§ EXERCISE DESCRIPTION
Each line from the start of the data below through the one containing "bottom centre. Millimetres." must be reproduced exactly.
-- DATA SHOWN start --
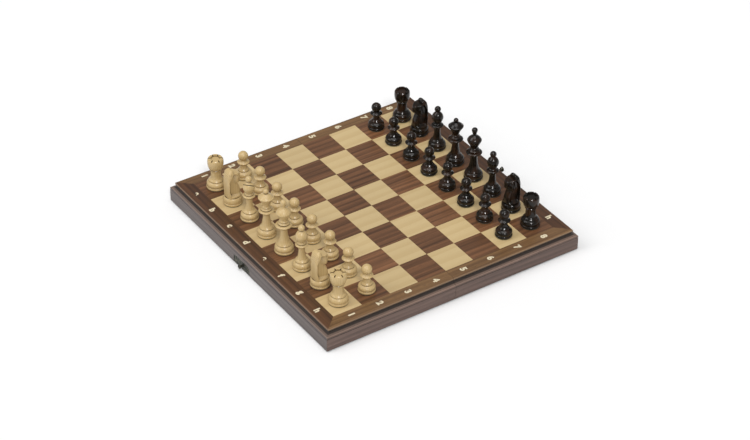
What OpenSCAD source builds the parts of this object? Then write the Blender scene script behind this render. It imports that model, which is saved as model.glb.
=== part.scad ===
// Folding chess box with a full set of turned chessmen.
// The board lies open on its rims, playing surface up, with the fold along the X axis.
// White stands at -Y, black at +Y, and the a-file is at -X. Origin: bottom centre. Millimetres.

/* [Board] */
// Side of one playing square
square = 33; // [24:0.5:45]
// Height of one half, from its rim to the playing surface
half_h = 23; // [18:0.5:40]
// Width of the border beside the squares, along both sides
side_border = 14; // [10:0.5:24]
// Width of the border across both ends
end_border = 15; // [10:0.5:24]
// Height of the moulding between a rail's plain face and the border
moulding_h = 2.8; // [2:0.2:4]
// Thickness of the rails
rail_t = 9; // [7:0.5:14]
// Distance from a rail's outer face to the nosed edge of the border
nose_inset = 4; // [2:0.25:6]
// Thickness of the plywood core under the squares
core_t = 3.2; // [2:0.2:6]
// Thickness of the veneer squares
veneer_t = 0.6; // [0.4:0.1:1.5]
// Width of the fine joint line around each square
joint_line = 0.06; // [0.04:0.01:0.2]
// Thickness of the felt sheet that lines each tray
lining_t = 0.75; // [0.5:0.05:2]
// Gap between the two halves at the fold
fold_gap = 0.3; // [0.1:0.05:1]

/* [Hinges] */
// Distance of each hinge from the middle of the board
hinge_x = 95; // [50:1:110]
// Length of each hinge
hinge_l = 24; // [16:1:40]
// Radius of the hinge knuckles
knuckle_r = 1.2; // [1:0.1:2.5]
// Radius of the hinge pins
hinge_pin_r = 0.6; // [0.4:0.05:1]
// Thickness of the hinge leaves
leaf_t = 1; // [0.6:0.1:1.5]
// Width of a hinge leaf across the rim
leaf_w = 6.5; // [5:0.25:7]

/* [Latch] */
// Length of the two latch plates
plate_l = 30; // [22:1:40]
// Height of the two latch plates
plate_h = 9.6; // [8:0.2:11]
// Thickness of the two latch plates
plate_t = 1; // [0.6:0.1:1.6]
// Position of the knob along the white end
knob_x = -8; // [-14:0.5:-4]
// Height of the knob above the rim
knob_z = 3.2; // [3:0.1:5]
// Position of the hook's pivot along the black end
pivot_x = 6.5; // [4:0.5:14]
// Height of the hook's pivot above the rim
pivot_z = 6; // [5:0.1:7]
// Angle at which the open hook stands up from the horizontal
hook_up = 53; // [20:1:90]
// Width of the hook's arm
hook_w = 3.6; // [3:0.2:5]
// Thickness of the hook
hook_t = 1.4; // [0.8:0.1:2]

/* [Chessmen] */
// Height of the king
king_h = 62.2; // [46:0.2:90]
// Height of the queen
queen_h = 55.5; // [42:0.2:80]
// Height of the bishops
bishop_h = 51.8; // [38:0.2:74]
// Height of the knights
knight_h = 42.3; // [34:0.2:60]
// Height of the rooks
rook_h = 36; // [28:0.2:52]
// Height of the pawns
pawn_h = 31.5; // [24:0.2:46]
// Diameter of the king's foot, which sets the others in proportion
foot_d = 20.2; // [15:0.2:23]
// Thickness of the felt glued under each man
felt_t = 0.8; // [0.4:0.1:1.5]

/* [Fits] */
// Radial running clearance of the pins and the pivot
running = 0.05; // [0.02:0.01:0.1]
// Clearance of let-in plates and leaves in their pockets
pocket_gap = 0.2; // [0.1:0.05:0.4]
// Clearance of the knob's neck in the hook
hook_gap = 0.25; // [0.15:0.05:0.5]

/* [Hidden] */
$fn = 64;
FILES = 8;
HALF_RANKS = 4;
WOOD_LIGHT = [0.86, 0.72, 0.50];
WOOD_DARK = [0.36, 0.24, 0.18];
BOXWOOD = [0.90, 0.80, 0.58];
EBONISED = [0.10, 0.07, 0.06];
OLD_BRASS = [0.38, 0.38, 0.32];
FELT = [0.12, 0.25, 0.18];

// heights: the knuckles touch the table, so the rims stand just above it
rim_gap = 0.05;
pin_z = knuckle_r;
rim_z = pin_z + rim_gap;
top_z = rim_z + half_h;
core_top = top_z - veneer_t;
core_z = core_top - core_t;
lining_z = core_z - lining_t;
// plan sizes of one half, which lies at -Y from the fold
field_x = square * FILES / 2;
field_y = square * HALF_RANKS;
border_x = field_x + side_border;
border_y = field_y + end_border;
half_w = border_x + nose_inset;
half_l = border_y + nose_inset;
tray_x = half_w - rail_t;
tray_y = half_l - rail_t;
fold_y = fold_gap / 2;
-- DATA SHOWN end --
§ WRITTEN RESPONSE
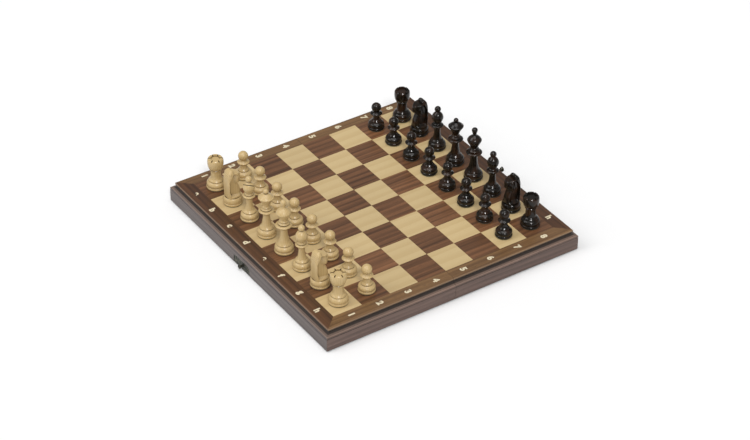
What OpenSCAD source builds the parts of this object? Then write the Blender scene script behind this render. It imports that model, which is saved as model.glb.
=== part.scad ===
// Folding chess box with a full set of turned chessmen.
// The board lies open on its rims, playing surface up, with the fold along the X axis.
// White stands at -Y, black at +Y, and the a-file is at -X. Origin: bottom centre. Millimetres.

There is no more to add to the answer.